The Shock of the Fall by Nathan Filer
I read The Shock of the Fall in about four days, and by the end I was sobbing quietly. The Shock of the Fall is a story about encroaching mental illness, at the same time as being the story of how someone tells a story. It contains such insights as "I think people who are generous with food have a goodness about them" (same) and "I think she decided to become a teacher to give her life a meaning, or to distract her. I don't suppose there is much difference" and I am into books with insights and shit. If forced to criticise this book (which no one is forcing me to do, and yet here it comes!) I'd just say that I didn't necessarily LOVE the writing style, but there aren't that many writing styles I do love, so it's only really a minor point, especially when you consider the crying at the end. I got attached to this character, and wanted good things for him in the end. What more can you ask for from a book?

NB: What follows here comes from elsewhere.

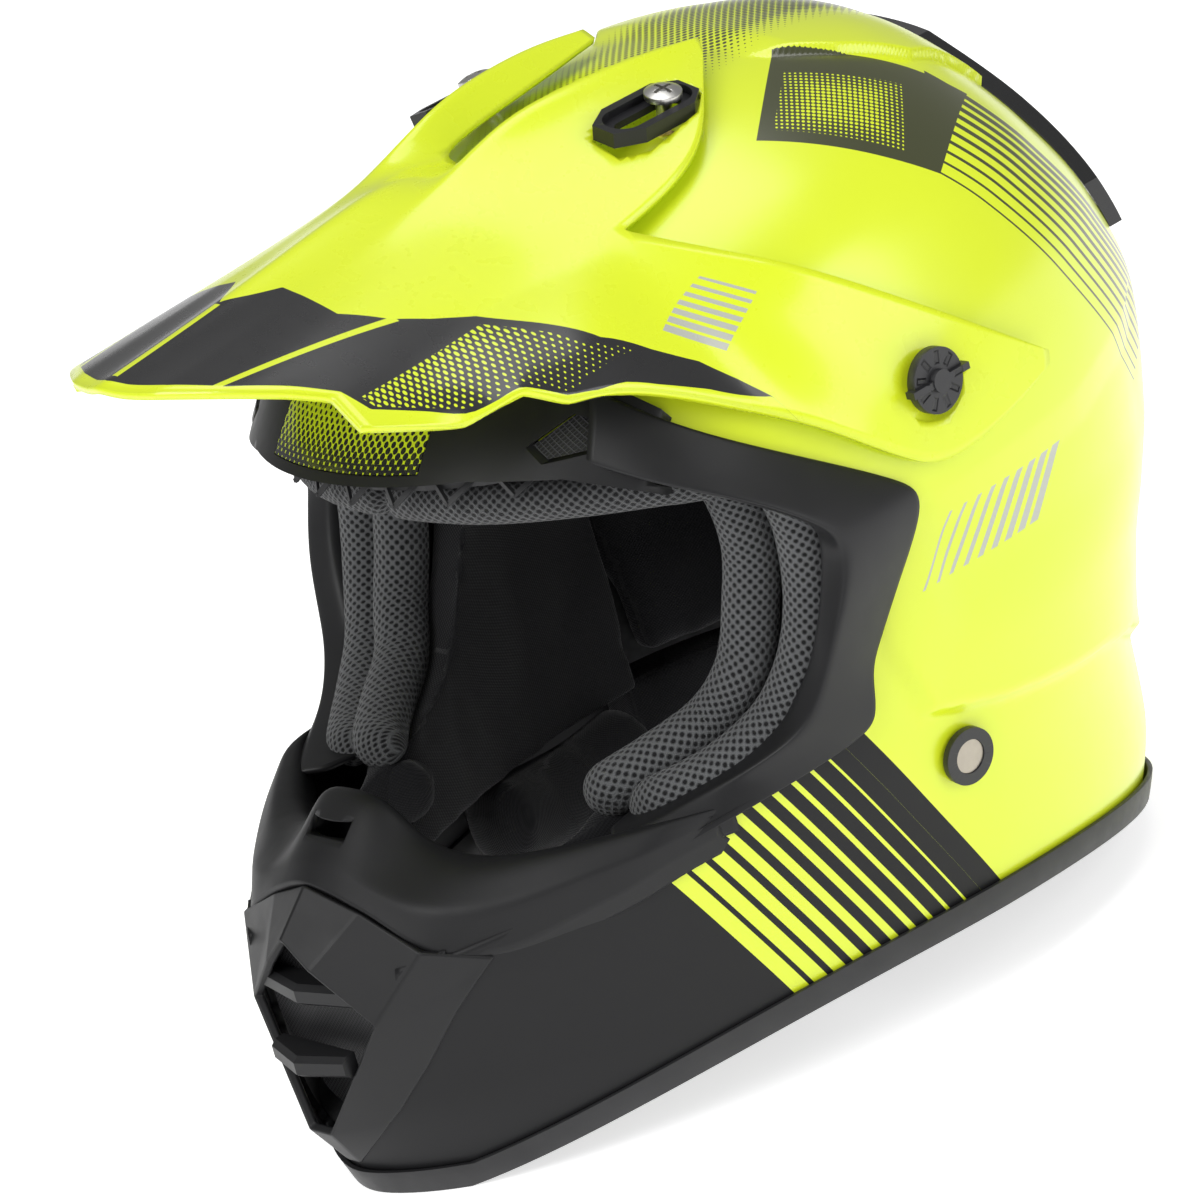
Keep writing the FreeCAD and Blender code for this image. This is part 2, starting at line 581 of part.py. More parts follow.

One Summer: America 1927 by Bill Bryson
I have legit written a review of this already which is very rare and also exciting! So yeah. This was what I was reading for the majority of the month, and it was totally worth the time it took to read, trust me.

Carry On by Rainbow Rowell
I think it would be fairly redundant for me at this point to once again say how much I love Rainbow Rowell's writing and storytelling and literally everything about her, plus this book deserves a full on review, but I will just say this: I was really nervous about the premise of this book when in fact I should have given Rainbow my full trust because she has never steered me wrong before. If you've been putting off reading this because you're not sure about it then you need to stop and read and oh my GOD you're going to have so much fun, I can't even tell you.